Les échanges intellectuels se poursuivent malgré les guerres. À Tolède ou Palerme, des traducteurs chrétiens, musulmans et juifs travaillent ensemble. La philosophie d’Aristote, redécouverte grâce aux commentaires d’Averroès, ainsi que les traités d’Avicenne sur la médecine, enrichissent les universités occidentales de Paris et Bologne. L’école de Salerne, en Italie, devient un haut lieu de la médecine, nourrie des apports grecs et arabes. Ces transferts témoignent de l’existence de contacts pacifiques, à travers des traités commerciaux, la coexistence religieuse et les échanges scientifiques.

Ainsi, les croisades ne sont pas seulement synonymes de guerre ; elles favorisent aussi la circulation des idées, des techniques et des produits, renforçant le rôle de la Méditerranée comme carrefour du monde médiéval.

À retenir

Les croisades divisent et affaiblissent Byzance, mais elles stimulent aussi commerce et culture. La transmission d’Aristote et des sciences arabes illustre l’importance des échanges pacifiques qui accompagnent les conflits.

Conclusion

Du XIe au XIIIe siècle, la Méditerranée est le théâtre d’affrontements entre Chrétienté latine, Empire byzantin et monde musulman. Les croisades, de la prise de Jérusalem en 1099 à sa reprise par Saladin en 1187, traduisent les rivalités religieuses et politiques.
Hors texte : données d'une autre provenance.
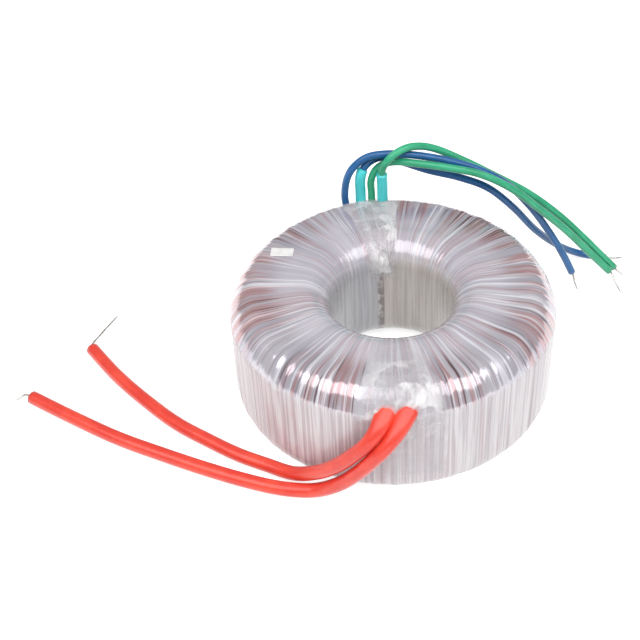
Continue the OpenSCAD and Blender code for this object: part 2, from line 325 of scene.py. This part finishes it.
def softbox(name, place, width, depth, power):
    """A rectangular light that points at the body."""
    data = bpy.data.lights.new(name, "AREA")
    data.shape = "RECTANGLE"
    data.size = width
    data.size_y = depth
    data.energy = power
    light = bpy.data.objects.new(name, data)
    light.location = place
    toward = Vector((0, 0, BODY_H)) - Vector(place)
    light.rotation_euler = toward.to_track_quat("-Z", "Y").to_euler()
    bpy.context.scene.collection.objects.link(light)


def make_lights():
    softbox("softbox_overhead", (0, -0.42, 0.85), 2.20, 0.80, 13.6)


# --- Section of the wrap ----------------------------------------------------

def arc(cx, cz, width, height, start, steps):
    """A quarter of an ellipse without its last point."""
    turns = [start + i / steps * math.pi / 2 for i in range(steps)]
    return [(cx + width * math.cos(turn), cz + height * math.sin(turn)) for turn in turns]


def line(start, end, steps):
    """Points from start to end, without the last one."""
    return [
        (start[0] + i / steps * (end[0] - start[0]), start[1] + i / steps * (end[1] - start[1]))
        for i in range(steps)
    ]


def crest(steps):
    """The outer top rounding, from the crease to the flat top, without its last point."""
    start = Vector((BODY_R, CREASE_Z))
    end = Vector((BODY_R - ROUND_W, BODY_H))
    corner = Vector((BODY_R - ROUND_H / math.tan(CREASE_SLOPE), BODY_H))
    points = []
    for i in range(steps):
        t = i / steps
        points.append(tuple((1 - t) ** 2 * start + 2 * t * (1 - t) * corner + t ** 2 * end))
    return points


def wrap_section():
    """The ring's section as (radius, height), from the base outwards, up, and back through the hole."""
    inner = HOLE_R + HOLE_ROUND
    outer = BODY_R - ROUND_W
    return (
        line((inner, 0), (outer, 0), 5)
        + arc(outer, ROUND_H, ROUND_W, ROUND_H, -math.pi / 2, 7)
        + line((BODY_R, ROUND_H), (BODY_R, CREASE_Z), 14)
        + crest(14)
        + line((outer, BODY_H), (inner, BODY_H), 11)
        + arc(inner, BODY_H - HOLE_ROUND, HOLE_ROUND, HOLE_ROUND, math.pi / 2, 13)
        + line((HOLE_R, BODY_H - HOLE_ROUND), (HOLE_R, HOLE_ROUND), 12)
        + arc(inner, HOLE_ROUND, HOLE_ROUND, HOLE_ROUND, math.pi, 7)
    )


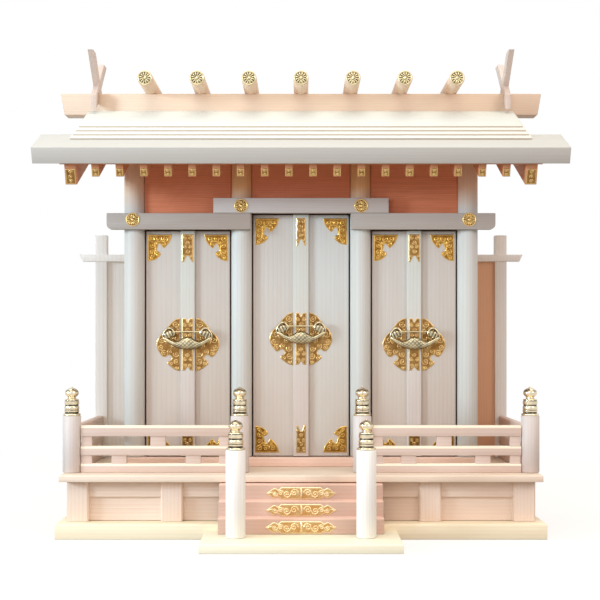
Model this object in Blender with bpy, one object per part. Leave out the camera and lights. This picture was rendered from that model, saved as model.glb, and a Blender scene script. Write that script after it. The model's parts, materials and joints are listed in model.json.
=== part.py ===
"""A three-door household shrine of plain cypress with gilt brass finials and locks.

One straight gabled roof covers three doorways. A veranda with railings runs round
the hall, and three steps lead up to it between two pairs of posts. Every size below
is in metres. X runs to the right, Y to the back and Z up, and the origin is on the
ground in the middle plane, under the front of the hall.
"""

import math

import bmesh
import bpy
from mathutils import Vector

# Clearances
FIT_GAP = 0.0003
DOOR_GAP = 0.001
LAP_GAP = 0.0004

# Base slab and stair plate
SLAB_HALF_WIDTH = 0.2735
SLAB_FRONT_Y = -0.104
SLAB_BACK_Y = 0.136
SLAB_HEIGHT = 0.017
PLATE_HALF_WIDTH = 0.1065
PLATE_FRONT_Y = -0.198
PLATE_HEIGHT = 0.010
BOARD_EDGE = 0.0008

# Plinth under the veranda
PLINTH_POST = 0.0245
PLINTH_SIDE_MARGIN = 0.00975
PLINTH_CORNER_X = SLAB_HALF_WIDTH - PLINTH_SIDE_MARGIN - PLINTH_POST / 2
PLINTH_BAY = 0.106
PLINTH_INNER_X = PLINTH_CORNER_X - PLINTH_BAY
PLINTH_MARGIN = 0.019
PLINTH_HEIGHT = 0.0456
PLINTH_RAIL_HEIGHT = 0.0182
PLINTH_RAIL_SETBACK = 0.005
PLINTH_PANEL_SETBACK = 0.0095
PLINTH_PANEL_THICKNESS = 0.006
PLINTH_POST_CHAMFER = 0.0015

# Veranda board
VERANDA_SIDE_SETBACK = 0.0035
VERANDA_END_SETBACK = 0.005
VERANDA_HALF_WIDTH = SLAB_HALF_WIDTH - VERANDA_SIDE_SETBACK
VERANDA_FRONT_Y = SLAB_FRONT_Y + VERANDA_END_SETBACK
VERANDA_BACK_Y = SLAB_BACK_Y - VERANDA_END_SETBACK
VERANDA_THICKNESS = 0.008
VERANDA_ROUNDING = 0.0025

# Steps up to the veranda
STEP_HALF_WIDTH = 0.0905
STEP_COUNT = 3
STEP_RISE = 0.0173
STEP_TREAD = 0.0105
STEP_TOP_REACH = 0.007

# Turned posts and their finials
STAIR_POST_X = 0.070
STAIR_POST_SETBACK = 0.044
STAIR_POST_Y = PLATE_FRONT_Y + STAIR_POST_SETBACK
STAIR_POST_RADIUS = 0.0107
STAIR_POST_HEIGHT = 0.0936
RAIL_POST_RADIUS = 0.0104
RAIL_POST_HEIGHT = 0.0642
RAIL_LINE_SETBACK = 0.027
RAIL_LINE_Y = VERANDA_FRONT_Y + RAIL_LINE_SETBACK
LANDING_POST_X = 0.0695
CORNER_POST_SETBACK = 0.010
CORNER_POST_X = VERANDA_HALF_WIDTH - CORNER_POST_SETBACK
POST_TOP_CHAMFER = 0.001
POST_SIDES = 32
FINIAL_HEIGHT = 0.0333
FINIAL_FLANGE_RADIUS = 0.0100
FINIAL_BARREL_RADIUS = 0.0082
FINIAL_GROOVE_DEPTH = 0.0009
FINIAL_NECK_RADIUS = 0.0032
FINIAL_BULB_RADIUS = 0.0076
FINIAL_SIDES = 16

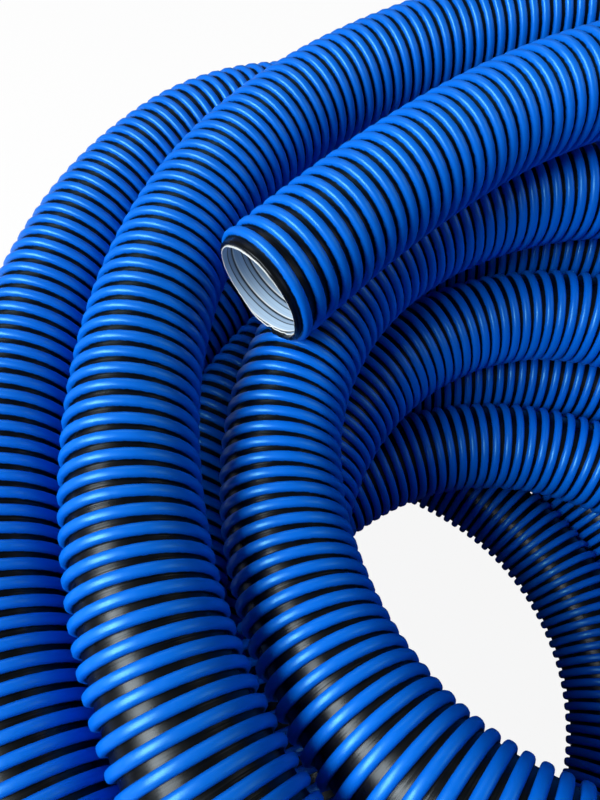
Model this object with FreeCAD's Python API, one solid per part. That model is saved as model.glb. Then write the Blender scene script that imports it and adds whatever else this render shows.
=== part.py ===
import FreeCAD, Part
import math
import os

# A ribbed vacuum hose in a loose coil, cut square at both ends.
# The wall is built in three layers: a pale inner liner, a black wall and a raised wear rib.
# Sizes are in millimetres. The hose stands on z = 0, centred under its own outline.

V = FreeCAD.Vector
os.makedirs("parts", exist_ok=True)
doc = FreeCAD.newDocument("vacuum_hose")

# Driving dimensions
DIMENSIONS = [
    ("bore_radius", 19.0),
    ("liner_thickness", 0.9),
    ("wall_thickness", 1.5),
    ("rib_height", 2.6),
    ("rib_root", 0.5),
    ("rib_pitch", 6.2),
    ("rib_crest", 3.0),
    ("rib_flank", 0.7),
    ("liner_reach", 3.0),
    ("layer_gap", 3.7),
    ("floor_cut", 0.5),
    ("ground_radius", 182.0),
    ("coil_radius", 142.0),
    ("top_bend_radius", 125.0),
    ("ground_turn_gap", 3.5),
    ("second_turn_gap", 7.5),
    ("third_turn_gap", 4.1),
    ("top_turn_gap", 42.7),
    ("end_climb", 60.0),
]

sheet = doc.addObject("Spreadsheet::Sheet", "sizes")
for row, (alias, value) in enumerate(DIMENSIONS, start=1):
    sheet.set("A%d" % row, alias)
    sheet.set("B%d" % row, str(value))
    sheet.setAlias("B%d" % row, alias)
doc.recompute()

bore_radius = sheet.bore_radius
liner_radius = bore_radius + sheet.liner_thickness
wall_radius = liner_radius + sheet.wall_thickness
hose_radius = wall_radius + sheet.rib_height
hose_width = 2 * hose_radius
straight_end = hose_width
layer_step = hose_width + sheet.layer_gap
ground_level = hose_radius - sheet.floor_cut
top_level = ground_level + 3 * layer_step

# The four layers of the pile, from the floor up. The hose spirals out, in, out and in again.
# Each has its centre, the radius and gap of its turns, how far its centre drifts with each
# turn outward, and how far the turns fan out on the side away from the free end.
LAYERS = [
    {"x": -11, "y": 72, "radius": sheet.ground_radius, "gap": sheet.ground_turn_gap,
     "drift_x": 0, "drift_y": 0, "fan": 36},
    {"x": 67, "y": 36, "radius": sheet.coil_radius, "gap": sheet.second_turn_gap,
     "drift_x": 0, "drift_y": -5, "fan": 36},
    {"x": 122, "y": 103, "radius": sheet.coil_radius, "gap": sheet.third_turn_gap,
     "drift_x": 0, "drift_y": -2, "fan": 0},
    {"x": 120, "y": 129, "radius": sheet.coil_radius, "gap": sheet.top_turn_gap,
     "drift_x": 34, "drift_y": 3, "fan": -55},
]
TURNS_PER_LAYER = 3
LAST_MARK = len(LAYERS) * TURNS_PER_LAYER - 1
MARK_ANGLE = 150
FAN_ANGLE = 330
FIRST_TURN = -0.75

# The far end winds in faster than the rest, so that its straight run clears the next turn
FAR_END_WINDING = 1.17

# The two outer turns of the top layer ride up on those below them
TOP_LIFT = {9: 14, 10: 28}

# The top layer's inner turn lies off the drift of the others, and shifts there within a turn
INNER_SHIFT_X = -5
INNER_SHIFT_Y = -14
INNER_SHIFT = (0.30, 0.50)

# Where a layer ends the spiral reverses and climbs. Each turnaround has how many turns the
# spiral runs on past its end, and the share of the turn where it climbs and where it shifts.
TURNAROUNDS = {
    2: {"reach": 0.6, "climb": (0.30, 0.50), "shift": (0.15, 0.70)},
    5: {"reach": -0.56, "climb": (0.40, 0.20), "shift": (0.11, 0.80)},
    8: {"reach": 0.5, "climb": (0.25, 0.50), "shift": (0.27, 0.70)},
}

# The last climb runs into one bend, from which the free end leaves along a straight line
TOP_BEND_X = 197
TOP_BEND_Y = 176
TOP_BEND_TURN = 0.85
TOP_CLIMB = (0.05, 0.45)
BEND_END_TURN = LAST_MARK + 0.90

# The coil's solids end here, on the far side of the top layer. The last loop is ribbed.
JOINT_TURN = LAST_MARK - 0.21

# The free end crosses over the top layer: one gentle corner, then straight to the cut
CORNER_REACH = 38.0
CUT_END = (-170, -126, 11)


def ease(share):
    share = max(0.0, min(1.0, share))
    return share * share * (3 - 2 * share)


def turn_count(mark):
    # How many turns out from the layer's inner turn a mark lies
    place = mark % TURNS_PER_LAYER
    outward = (mark // TURNS_PER_LAYER) % 2 == 0
    return place if outward else TURNS_PER_LAYER - 1 - place


def layer_circle(layer, turns):
    size = LAYERS[layer]
    return (
        size["x"] + size["drift_x"] * turns,
        size["y"] + size["drift_y"] * turns,
        size["radius"] + (hose_width + size["gap"]) * turns,
        size["fan"] * turns,
    )


def blend(first, second, share):
    return tuple(a + (b - a) * share for a, b in zip(first, second))


def shifted(circle, share):
    return blend(circle, (circle[0] + INNER_SHIFT_X, circle[1] + INNER_SHIFT_Y) + circle[2:], share)


def mark_level(mark):
    return ground_level + (mark // TURNS_PER_LAYER) * layer_step + TOP_LIFT.get(mark, 0)


def circle_and_level(turn):
    mark = math.floor(turn)
    share = turn - mark
    if mark < 0:
        return layer_circle(0, turn * FAR_END_WINDING), ground_level
    if mark >= LAST_MARK:
        start, span = TOP_CLIMB
        bend = (TOP_BEND_X, TOP_BEND_Y, sheet.top_bend_radius, 0)
        way = math.sin(math.pi / 2 * min(1.0, share / TOP_BEND_TURN)) ** 2
        level = top_level + sheet.end_climb * ease((share - start) / span)
        return blend(shifted(layer_circle(len(LAYERS) - 1, 0), 1), bend, way), level
    low = mark // TURNS_PER_LAYER
    high = (mark + 1) // TURNS_PER_LAYER
    turns = turn_count(mark) + (turn_count(mark + 1) - turn_count(mark)) * share
    if low == high:
        climb_start, climb_span = 0.25, 0.5
        circle = layer_circle(low, turns)
        if mark == LAST_MARK - 1:
            shift_start, shift_span = INNER_SHIFT
            circle = shifted(circle, ease((share - shift_start) / shift_span))
    else:
        turnaround = TURNAROUNDS[mark]
        climb_start, climb_span = turnaround["climb"]
        shift_start, shift_span = turnaround["shift"]
        turns += turnaround["reach"] * (1 - abs(2 * share - 1))
        way = ease((share - shift_start) / shift_span)
        circle = blend(layer_circle(low, turns), layer_circle(high, turns), way)
    climbed = ease((share - climb_start) / climb_span)
    level = mark_level(mark) + (mark_level(mark + 1) - mark_level(mark)) * climbed
    return circle, level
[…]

Le sac de Constantinople en 1204, motivé aussi par les intérêts économiques de Venise, marque une rupture qui affaiblit durablement Byzance, jusqu’à sa chute en 1453 face aux Ottomans. Pourtant, la Méditerranée n’est pas seulement un espace de guerre : elle est aussi un lieu d’échanges commerciaux, diplomatiques et culturels, où circulent marchandises, savoirs et hommes. Carrefour de confrontations mais aussi de transmissions, elle est au cœur du monde médiéval.